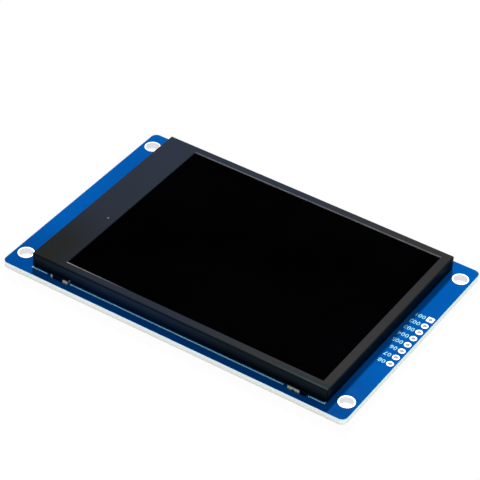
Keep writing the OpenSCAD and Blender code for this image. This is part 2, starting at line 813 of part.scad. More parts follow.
module bezel() {
    color([0.2, 0.2, 0.21])
    at_panel() {
        difference() {
            folded_box(panel_l, panel_w, wall_foot_z, face_z, fold_r, bezel_corner_r);
            folded_box(panel_l - 2 * sheet_t, panel_w - 2 * sheet_t, wall_foot_z - over, sheet_z,
                       fold_r - sheet_t, bezel_corner_r - sheet_t);
            slab(window_l, window_w, 4 * sheet_t, window_x, sheet_z - sheet_t);
            translate([window_x, 0, face_z]) intersection() {
                bevel_wedge(window_w, window_l + 2 * over);
                rotate(90) bevel_wedge(window_l, window_w + 2 * over);
            }
            at_feet() translate([-foot_l / 2 - 0.1, -over, wall_foot_z - over])
                cube([foot_l + 0.2, 2 * over, foot_top_z - wall_foot_z + over]);
        }
        at_feet() clasp();
    }
}

// ---- Nodes ---------------------------------------------------------------------------------

board();
front_mask();
back_mask();
front_legend();
back_legend();
header_pads();
mounting_rings();
tail_pads();
solder_joints();
voltage_regulator();
backlight_transistor();
input_capacitor();
output_capacitor();
supply_capacitor();
backlight_resistor();
base_resistor();
reset_resistor();
driver_end_tape();
header_end_tape();
moulded_frame();
reflector();
light_guide();
diffuser();
lower_prism_sheet();
upper_prism_sheet();
led_strip();
led_1();
led_2();
led_3();
led_4();
led_5();
led_6();
rim_tape();
rear_polarizer();
array_glass();
filter_glass();
front_polarizer();
driver_chip();
flex();
bezel();
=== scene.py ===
import math

import bmesh
import bpy
from mathutils import Matrix, Vector


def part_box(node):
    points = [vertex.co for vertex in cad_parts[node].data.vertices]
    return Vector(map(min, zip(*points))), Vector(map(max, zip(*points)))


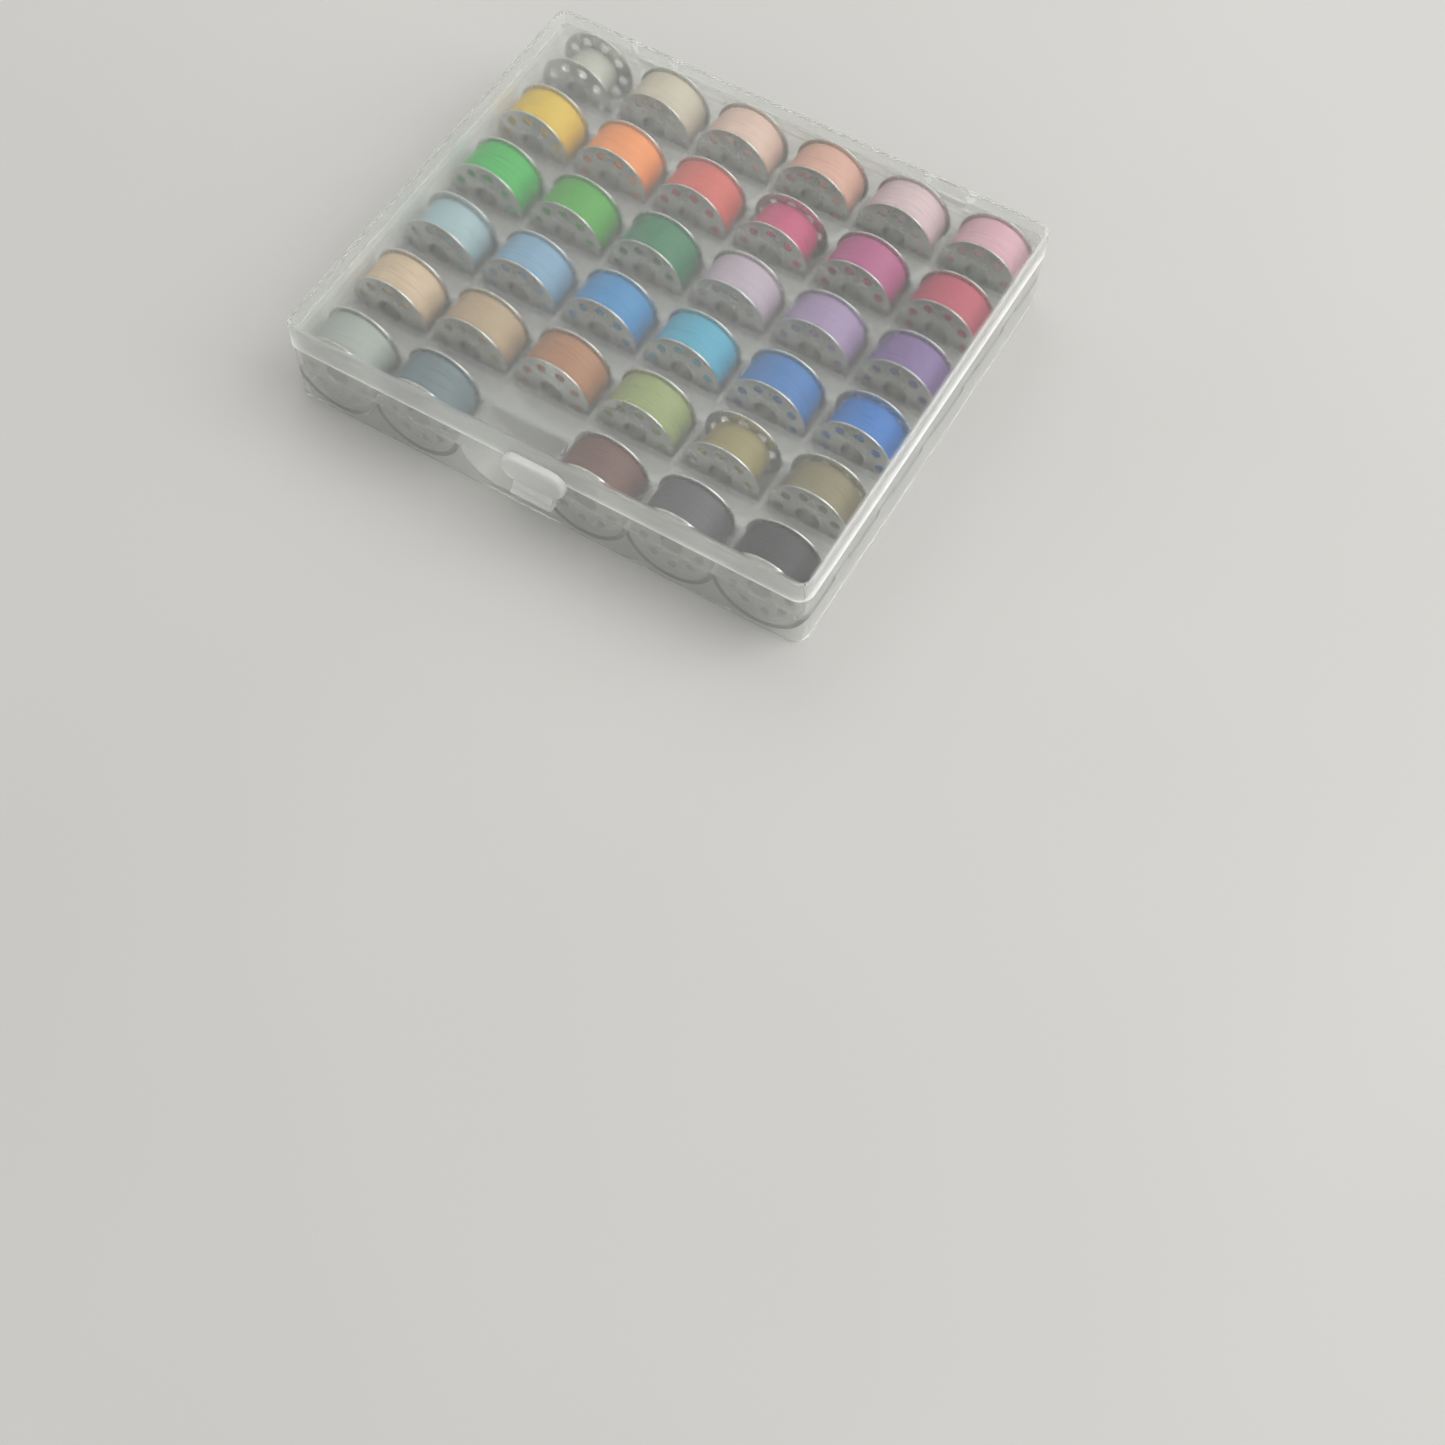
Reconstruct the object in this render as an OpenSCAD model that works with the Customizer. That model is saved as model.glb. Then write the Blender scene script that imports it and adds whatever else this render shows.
§ §
GIVEN EXERCISE: All entries must be repeated verbatim.

RESULT OF THE TASK:
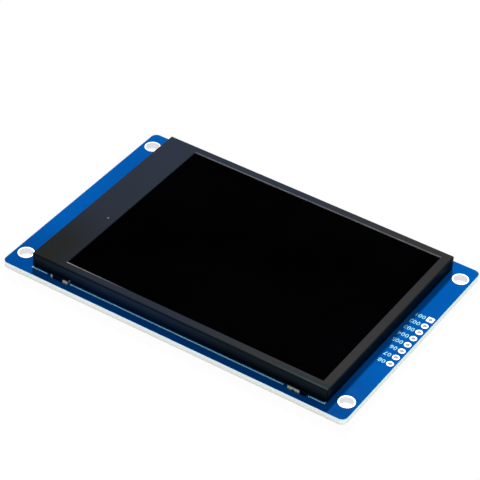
Keep writing the OpenSCAD and Blender code for this image. This is part 2, starting at line 813 of part.scad. More parts follow.
module bezel() {
    color([0.2, 0.2, 0.21])
    at_panel() {
        difference() {
            folded_box(panel_l, panel_w, wall_foot_z, face_z, fold_r, bezel_corner_r);
            folded_box(panel_l - 2 * sheet_t, panel_w - 2 * sheet_t, wall_foot_z - over, sheet_z,
                       fold_r - sheet_t, bezel_corner_r - sheet_t);
            slab(window_l, window_w, 4 * sheet_t, window_x, sheet_z - sheet_t);
            translate([window_x, 0, face_z]) intersection() {
                bevel_wedge(window_w, window_l + 2 * over);
                rotate(90) bevel_wedge(window_l, window_w + 2 * over);
            }
            at_feet() translate([-foot_l / 2 - 0.1, -over, wall_foot_z - over])
                cube([foot_l + 0.2, 2 * over, foot_top_z - wall_foot_z + over]);
        }
        at_feet() clasp();
    }
}

// ---- Nodes ---------------------------------------------------------------------------------

board();
front_mask();
back_mask();
front_legend();
back_legend();
header_pads();
mounting_rings();
tail_pads();
solder_joints();
voltage_regulator();
backlight_transistor();
input_capacitor();
output_capacitor();
supply_capacitor();
backlight_resistor();
base_resistor();
reset_resistor();
driver_end_tape();
header_end_tape();
moulded_frame();
reflector();
light_guide();
diffuser();
lower_prism_sheet();
upper_prism_sheet();
led_strip();
led_1();
led_2();
led_3();
led_4();
led_5();
led_6();
rim_tape();
rear_polarizer();
array_glass();
filter_glass();
front_polarizer();
driver_chip();
flex();
bezel();
=== scene.py ===
import math

import bmesh
import bpy
from mathutils import Matrix, Vector


def part_box(node):
    points = [vertex.co for vertex in cad_parts[node].data.vertices]
    return Vector(map(min, zip(*points))), Vector(map(max, zip(*points)))


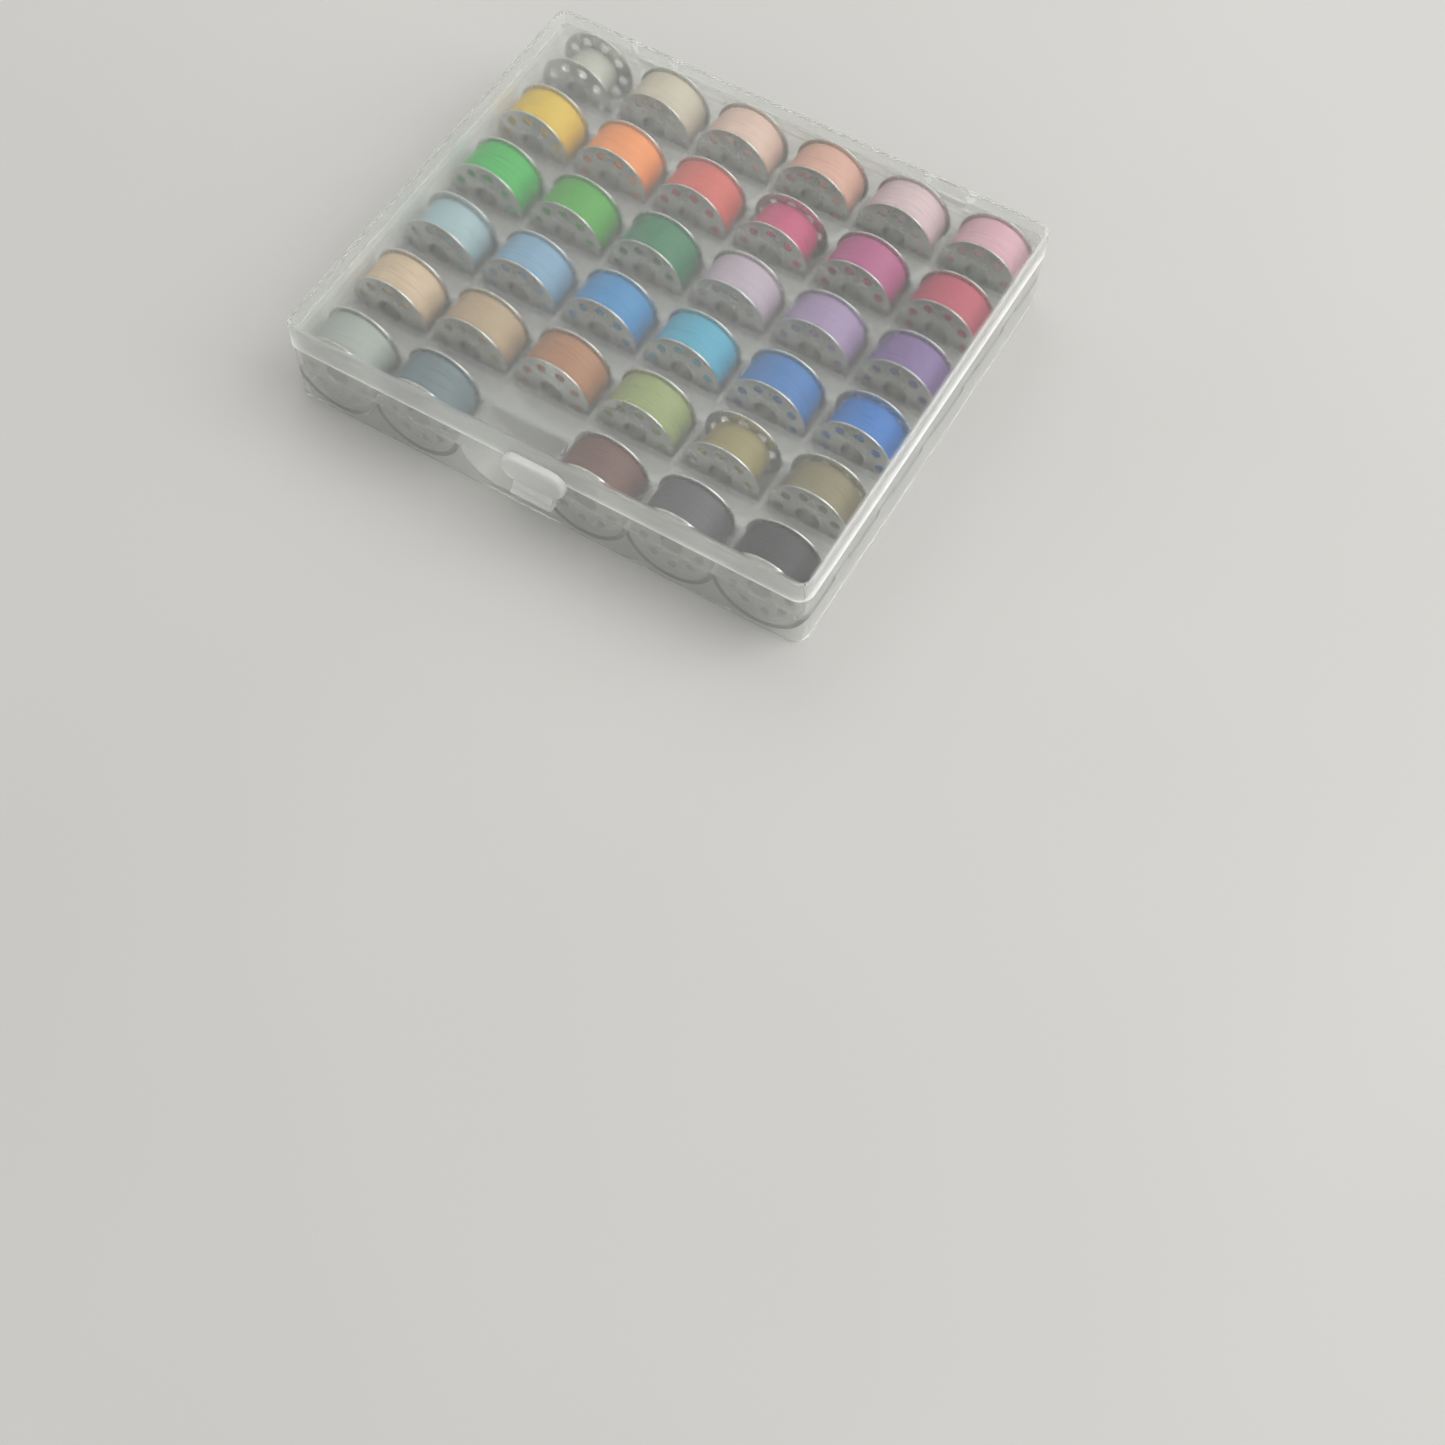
Reconstruct the object in this render as an OpenSCAD model that works with the Customizer. That model is saved as model.glb. Then write the Blender scene script that imports it and adds whatever else this render shows.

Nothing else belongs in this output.